En el asombroso entramado de un libro que logra fascinar al lector porque jamás se aparta de la realidad pero lo hace mediante la hazaña de suplantar lo imaginario por lo intelectual (la astucia de la pasión, podría decirse invirtiendo el espíritu hegeliano), quiero destacar lo que me parece el corazón de la novela: cada uno de los jóvenes en aquella noche de noviembre de 1965 va a ir explicitando a su turno cuál cree que es para cada uno de ellos “el sentido último de la filosofía”. El larguísimo debate dialéctico encuentra una respuesta final en la figura de Hugo Hernández (alter ego de Horacio González, pero también, en mi opinión, del propio Feinmann en transición hacia la realidad latinoamericana y argentina, o, si se quiere, alter ego de toda una juventud militante de los años 60 y 70). Lo que importa no es tanto cuál será el sentido final de la filosofía para este joven personaje sintetizador, sino el relato alucinado de una noche en Córdoba donde asiste a una charla de John William Cooke que termina en un mano a mano entre empanadas picantes y vino de damajuana con el dirigente sindical Salamanca. Y con Salamanca está su joven asesor o ideólogo (el intelectual, en suma), el flaco Antonio Marimón. Los tres personajes, cabe destacar, son reales. Marimón fue un periodista y escritor, autor de la novela El antiguo alimento de los héroes, acerca de torturas a presos políticos. (Nota confesional: obviamente no conocí personalmente a Cooke ni a Salamanca. Marimón fue mi primer editor periodístico en la revista El Periodista. Lo traté durante unos meses y me llamó la atención el sesgo amargado de su personalidad. Fue un verdadero impacto reencontrarlo en el libro tan vital, tan, diría, canchero, suelto, triunfante, tan bien retratado. Cuando leí el libro de José Pablo, Marimón ya había fallecido. Murió en 1998).

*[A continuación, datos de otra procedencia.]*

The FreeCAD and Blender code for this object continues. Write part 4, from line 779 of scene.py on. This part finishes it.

“El corazón me latía con mucha fuerza, sus golpes eran incesantes”, escribe Feinmann esta vez en la voz de Hugo Hernández. “Abruptamente pensé: son como los de un timbal que anuncia grandes sucesos. Allí, en esa casa, en la casa de los mecánicos, en la casa de la calle 27 de abril, estaba René Rufino Salamanca. Y con él, qué duda podía caber, estaba John William Cooke. Allí, entonces, estaba la Historia. Entré”.

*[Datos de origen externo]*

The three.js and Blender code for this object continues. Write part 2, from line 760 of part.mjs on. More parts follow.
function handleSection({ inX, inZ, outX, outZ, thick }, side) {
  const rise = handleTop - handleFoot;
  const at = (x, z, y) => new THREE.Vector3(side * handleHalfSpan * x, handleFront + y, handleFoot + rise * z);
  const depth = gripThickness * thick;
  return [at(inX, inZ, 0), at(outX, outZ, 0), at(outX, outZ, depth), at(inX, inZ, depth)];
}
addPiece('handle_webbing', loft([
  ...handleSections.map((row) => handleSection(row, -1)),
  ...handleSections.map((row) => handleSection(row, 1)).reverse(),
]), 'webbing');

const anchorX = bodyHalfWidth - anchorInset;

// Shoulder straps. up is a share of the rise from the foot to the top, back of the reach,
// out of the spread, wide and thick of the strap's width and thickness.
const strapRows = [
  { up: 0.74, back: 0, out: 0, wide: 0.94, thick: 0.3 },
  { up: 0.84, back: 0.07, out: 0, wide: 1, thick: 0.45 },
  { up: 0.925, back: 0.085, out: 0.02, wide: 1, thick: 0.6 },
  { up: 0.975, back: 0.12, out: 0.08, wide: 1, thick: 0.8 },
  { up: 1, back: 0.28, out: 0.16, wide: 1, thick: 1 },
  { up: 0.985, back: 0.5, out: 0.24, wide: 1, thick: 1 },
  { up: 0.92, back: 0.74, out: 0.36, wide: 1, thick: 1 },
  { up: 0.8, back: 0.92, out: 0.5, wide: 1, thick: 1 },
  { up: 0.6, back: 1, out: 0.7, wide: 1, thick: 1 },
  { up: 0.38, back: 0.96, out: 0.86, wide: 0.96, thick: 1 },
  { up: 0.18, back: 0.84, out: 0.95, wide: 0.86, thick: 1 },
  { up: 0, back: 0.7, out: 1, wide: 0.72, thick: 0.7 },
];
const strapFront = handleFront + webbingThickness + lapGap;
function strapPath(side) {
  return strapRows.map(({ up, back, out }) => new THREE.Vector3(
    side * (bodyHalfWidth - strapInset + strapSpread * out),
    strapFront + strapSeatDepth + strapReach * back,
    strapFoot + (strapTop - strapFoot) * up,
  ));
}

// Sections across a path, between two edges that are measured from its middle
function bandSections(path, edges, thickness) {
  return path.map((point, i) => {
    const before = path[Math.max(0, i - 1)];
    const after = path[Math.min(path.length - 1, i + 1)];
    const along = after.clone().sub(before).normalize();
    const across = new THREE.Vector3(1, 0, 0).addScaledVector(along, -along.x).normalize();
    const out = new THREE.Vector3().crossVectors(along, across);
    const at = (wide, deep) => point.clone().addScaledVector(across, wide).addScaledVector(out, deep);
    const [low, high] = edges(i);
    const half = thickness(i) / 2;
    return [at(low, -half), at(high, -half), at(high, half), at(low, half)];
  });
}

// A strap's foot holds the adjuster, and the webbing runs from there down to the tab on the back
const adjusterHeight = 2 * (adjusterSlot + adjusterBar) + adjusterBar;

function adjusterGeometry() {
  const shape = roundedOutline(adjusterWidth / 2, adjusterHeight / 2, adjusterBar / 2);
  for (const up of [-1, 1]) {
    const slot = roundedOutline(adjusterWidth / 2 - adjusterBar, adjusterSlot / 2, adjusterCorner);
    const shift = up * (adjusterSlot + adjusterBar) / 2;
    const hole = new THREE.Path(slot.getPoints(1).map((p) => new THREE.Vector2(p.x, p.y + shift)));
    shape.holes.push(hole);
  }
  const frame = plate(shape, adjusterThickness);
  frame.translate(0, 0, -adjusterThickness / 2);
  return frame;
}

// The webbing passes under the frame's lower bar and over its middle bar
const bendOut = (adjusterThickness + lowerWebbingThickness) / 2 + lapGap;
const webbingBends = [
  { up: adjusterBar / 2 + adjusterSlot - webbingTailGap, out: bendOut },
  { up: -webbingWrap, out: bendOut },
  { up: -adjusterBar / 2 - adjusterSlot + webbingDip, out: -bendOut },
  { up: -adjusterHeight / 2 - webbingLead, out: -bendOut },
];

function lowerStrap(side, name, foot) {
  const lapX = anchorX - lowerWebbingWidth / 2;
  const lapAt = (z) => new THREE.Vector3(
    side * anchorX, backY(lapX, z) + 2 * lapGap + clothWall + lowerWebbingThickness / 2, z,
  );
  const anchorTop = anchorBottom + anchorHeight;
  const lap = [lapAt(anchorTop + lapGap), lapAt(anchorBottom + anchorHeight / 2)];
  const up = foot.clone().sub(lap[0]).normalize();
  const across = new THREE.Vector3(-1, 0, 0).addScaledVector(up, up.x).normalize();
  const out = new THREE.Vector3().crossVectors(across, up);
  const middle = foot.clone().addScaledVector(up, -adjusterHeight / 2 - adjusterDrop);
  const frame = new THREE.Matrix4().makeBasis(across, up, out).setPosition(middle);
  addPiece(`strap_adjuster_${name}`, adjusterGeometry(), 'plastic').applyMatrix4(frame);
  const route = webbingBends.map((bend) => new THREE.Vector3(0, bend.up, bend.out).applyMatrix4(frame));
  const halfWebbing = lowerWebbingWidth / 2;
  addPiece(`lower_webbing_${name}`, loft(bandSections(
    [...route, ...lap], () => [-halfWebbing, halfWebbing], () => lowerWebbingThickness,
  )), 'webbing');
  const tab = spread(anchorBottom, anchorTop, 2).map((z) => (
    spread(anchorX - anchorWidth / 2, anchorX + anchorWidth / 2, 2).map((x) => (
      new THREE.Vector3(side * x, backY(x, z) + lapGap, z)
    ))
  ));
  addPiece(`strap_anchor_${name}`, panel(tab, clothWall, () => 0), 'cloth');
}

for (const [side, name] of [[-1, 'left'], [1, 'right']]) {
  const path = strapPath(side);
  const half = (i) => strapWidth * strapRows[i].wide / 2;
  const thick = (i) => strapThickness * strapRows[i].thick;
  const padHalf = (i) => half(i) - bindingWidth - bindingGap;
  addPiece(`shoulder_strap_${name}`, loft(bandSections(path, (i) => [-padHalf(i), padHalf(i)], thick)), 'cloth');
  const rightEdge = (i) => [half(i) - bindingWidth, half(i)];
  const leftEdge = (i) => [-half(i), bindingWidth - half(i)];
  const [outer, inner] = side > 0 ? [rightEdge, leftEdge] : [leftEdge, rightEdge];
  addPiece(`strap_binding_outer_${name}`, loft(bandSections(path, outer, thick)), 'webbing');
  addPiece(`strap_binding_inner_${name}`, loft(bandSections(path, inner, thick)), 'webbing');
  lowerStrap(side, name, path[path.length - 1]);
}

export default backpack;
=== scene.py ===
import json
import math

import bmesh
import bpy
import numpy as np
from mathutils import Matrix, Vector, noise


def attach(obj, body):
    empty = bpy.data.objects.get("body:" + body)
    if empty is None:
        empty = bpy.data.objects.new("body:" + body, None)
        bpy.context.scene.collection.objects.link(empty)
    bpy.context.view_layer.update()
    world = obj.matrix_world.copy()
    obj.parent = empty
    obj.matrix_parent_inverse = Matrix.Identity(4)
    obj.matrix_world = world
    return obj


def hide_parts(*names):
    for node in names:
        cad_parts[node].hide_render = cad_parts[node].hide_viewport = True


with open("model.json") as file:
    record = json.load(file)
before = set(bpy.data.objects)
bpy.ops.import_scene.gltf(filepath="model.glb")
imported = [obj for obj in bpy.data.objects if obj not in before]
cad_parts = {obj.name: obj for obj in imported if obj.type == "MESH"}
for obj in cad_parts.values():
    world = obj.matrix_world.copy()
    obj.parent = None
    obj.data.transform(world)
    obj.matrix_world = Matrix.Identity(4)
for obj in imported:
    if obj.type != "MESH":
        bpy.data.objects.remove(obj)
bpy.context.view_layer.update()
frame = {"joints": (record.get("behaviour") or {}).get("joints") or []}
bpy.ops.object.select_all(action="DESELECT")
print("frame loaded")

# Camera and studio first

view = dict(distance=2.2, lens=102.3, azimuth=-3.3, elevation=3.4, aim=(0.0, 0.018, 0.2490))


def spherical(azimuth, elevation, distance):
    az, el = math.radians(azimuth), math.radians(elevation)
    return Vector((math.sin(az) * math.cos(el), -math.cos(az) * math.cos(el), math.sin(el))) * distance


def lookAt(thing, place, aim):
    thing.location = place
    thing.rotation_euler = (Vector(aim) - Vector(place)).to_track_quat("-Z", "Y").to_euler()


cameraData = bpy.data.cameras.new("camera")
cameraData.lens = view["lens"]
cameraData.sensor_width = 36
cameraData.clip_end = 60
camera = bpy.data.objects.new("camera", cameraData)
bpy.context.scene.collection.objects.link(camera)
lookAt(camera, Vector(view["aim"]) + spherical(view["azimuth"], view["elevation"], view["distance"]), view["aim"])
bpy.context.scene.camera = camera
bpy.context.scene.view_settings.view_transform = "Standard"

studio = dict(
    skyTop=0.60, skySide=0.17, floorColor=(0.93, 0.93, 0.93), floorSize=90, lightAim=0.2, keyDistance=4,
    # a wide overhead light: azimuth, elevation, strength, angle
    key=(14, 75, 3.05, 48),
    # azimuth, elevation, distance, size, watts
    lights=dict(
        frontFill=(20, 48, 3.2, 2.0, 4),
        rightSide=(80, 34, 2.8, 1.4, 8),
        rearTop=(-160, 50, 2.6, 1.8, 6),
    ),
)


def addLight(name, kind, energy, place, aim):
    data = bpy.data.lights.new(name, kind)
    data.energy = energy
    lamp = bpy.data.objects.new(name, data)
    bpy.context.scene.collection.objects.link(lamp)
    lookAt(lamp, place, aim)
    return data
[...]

Si se puede condensar este momento narrativo y las páginas que siguen con la remanida frase de “una cita con la Historia” (esta vez, sí, con mayúscula), lo decisivo no es con quién sino quién asiste a la cita: asistieron todos los personajes de La astucia de la razón, asistió Feinmann como personaje y autor, asistió la filosofía para morir en ese acto como abstracción y convertirse en otra cosa. Ahí, nace, además, impura, la literatura, y renace otra impureza llamada literatura argentina como híbrido, sin género, sin vestigios de copia de nada anterior, sin red; otra vez Borges, otra vez Sarmiento.

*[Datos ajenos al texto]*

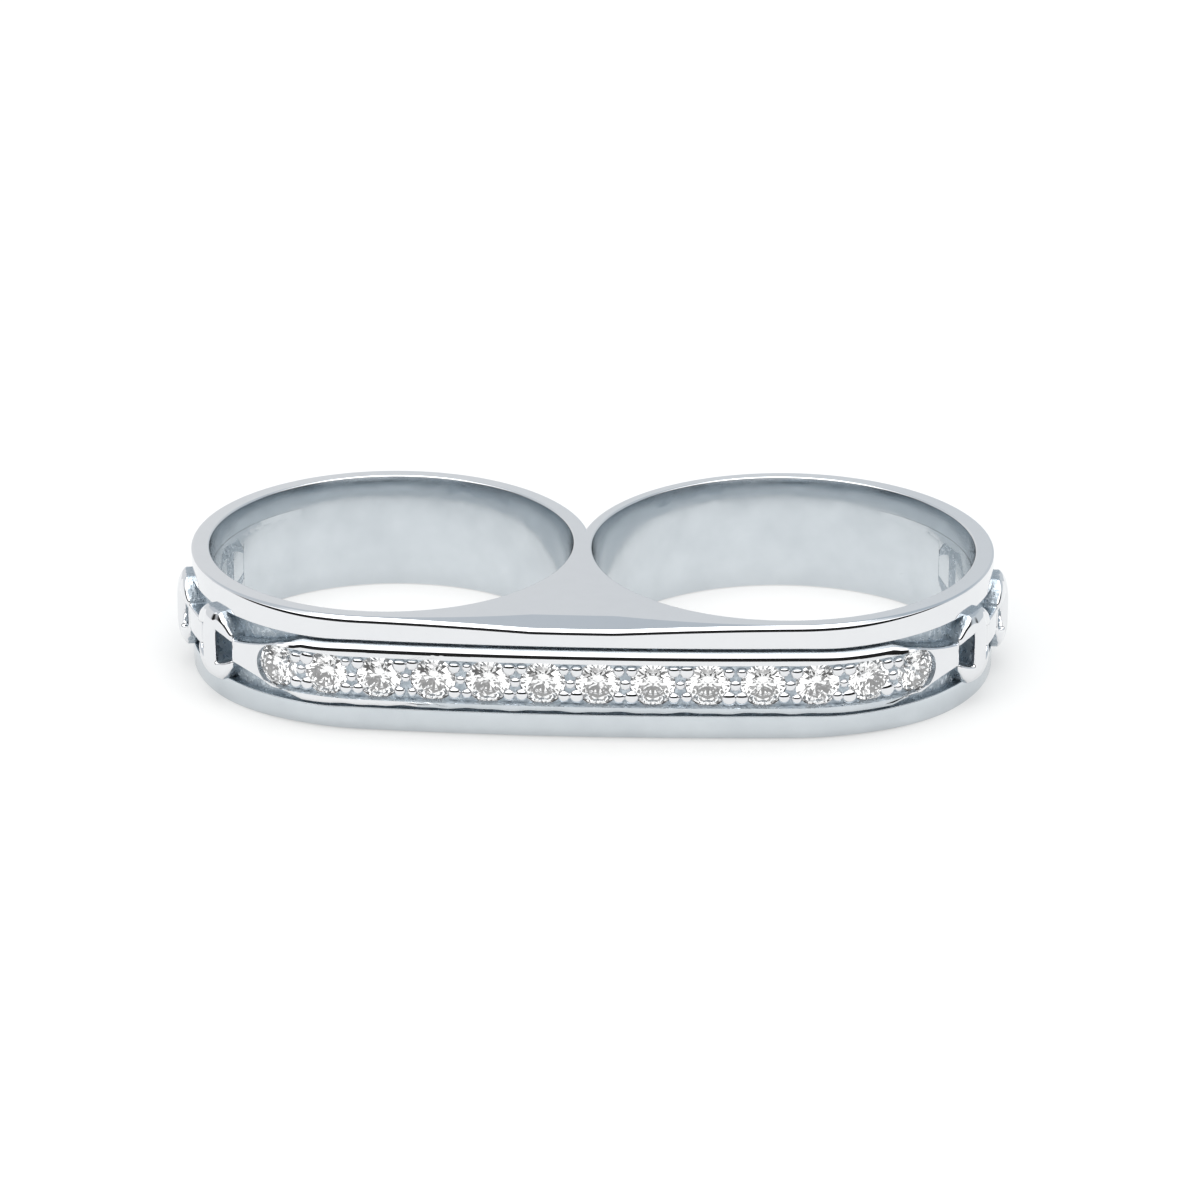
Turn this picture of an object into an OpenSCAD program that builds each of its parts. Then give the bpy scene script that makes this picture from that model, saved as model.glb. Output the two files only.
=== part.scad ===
// Knuckle ring for two fingers, lying on its side with the finger holes upright.
// X runs from the left hole to the right one, -Y is the jewelled front and Z is the band's height.
// Lengths are in millimetres and angles in degrees.

/* [Finger holes] */
// Diameter of the left finger hole
left_hole_d = 17.3; // [15.5:0.1:19]
// Diameter of the right finger hole
right_hole_d = 18.2; // [16.5:0.1:20]
// Metal left between the two holes
web_w = 1.1; // [0.9:0.1:2]
// Height of the band, along the finger
band_h = 5.8; // [5.4:0.1:7]
// Break of the hole's sharp edges
hole_break = 0.15; // [0.05:0.05:0.25]

/* [Outer wall] */
// Wall of the left loop, on average
left_wall = 0.95; // [0.8:0.05:1.4]
// Wall of the right loop, on average
right_wall = 0.85; // [0.8:0.05:1.4]
// How far the left loop's outside is shifted outwards, which thickens its side
left_side_shift = 0.02; // [0:0.01:0.2]
// How far the right loop's outside is shifted outwards, which thickens its side
right_side_shift = 0.15; // [0:0.01:0.2]
// How far both outsides are shifted to the front, which thins the back
front_shift = 0.1; // [0:0.01:0.2]
// Radius of the gently bowed front
front_r = 143; // [120:1:160]
// Break of the rails' outer edges
edge_break = 0.12; // [0.05:0.01:0.2]
// Depth of the soft slope on the front's top edge
top_slope_depth = 1.25; // [0.6:0.05:1.4]
// Drop of the soft slope on the front's top edge
top_slope_drop = 0.42; // [0.2:0.01:0.6]
// Depth of the rounding on the front's bottom edge
bottom_slope_depth = 0.6; // [0.2:0.05:1]
// Rise of the rounding on the front's bottom edge
bottom_slope_rise = 0.35; // [0.2:0.01:0.6]

/* [Rails and bar] */
// Height of the upper and of the lower rail
rail_h = 1.2; // [1:0.05:1.4]
// Width of the groove between a rail and the bar
groove_w = 0.12; // [0.08:0.01:0.2]
// Depth of that groove
groove_depth = 0.5; // [0.2:0.05:0.6]
// How far the bar stands proud of the rails
bar_proud = 0.35; // [0.2:0.01:0.5]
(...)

Creo que lo decisivo de este libro que a contrapelo de su título renuncia a las astucias de los artificios literarios, reside finalmente en la entrega de José Pablo Feinmann. Sencillamente, lo entregó todo aquí. Dejó el cuerpo y el alma. Se entregó a todas las pasiones que había venido cultivando pero siempre dejando en reserva un saber, una disciplina, si se quiere, un método. Aquí no hubo reserva, no hubo próxima vez. No hubo ficción calculada. Es, casi, un libro suicida, kamikaze.
¿Es ficción La astucia de la razón? Claro, sí lo es. Hoy, hasta nos animaríamos a calificarla de autoficción. Entiendo que está más próxima a la autoficción que a la literatura autobiográfica, a pesar de su arrebatado confesionalismo. Como sea, sigue emocionando asomarse a esta novela contemporánea, viva y apasionada. Fiel retrato de su autor que fue, volvemos a decirlo tres años después, ni más ni menos que una voz inolvidable, una inflexión y un decir inigualables. La voz de la pasión.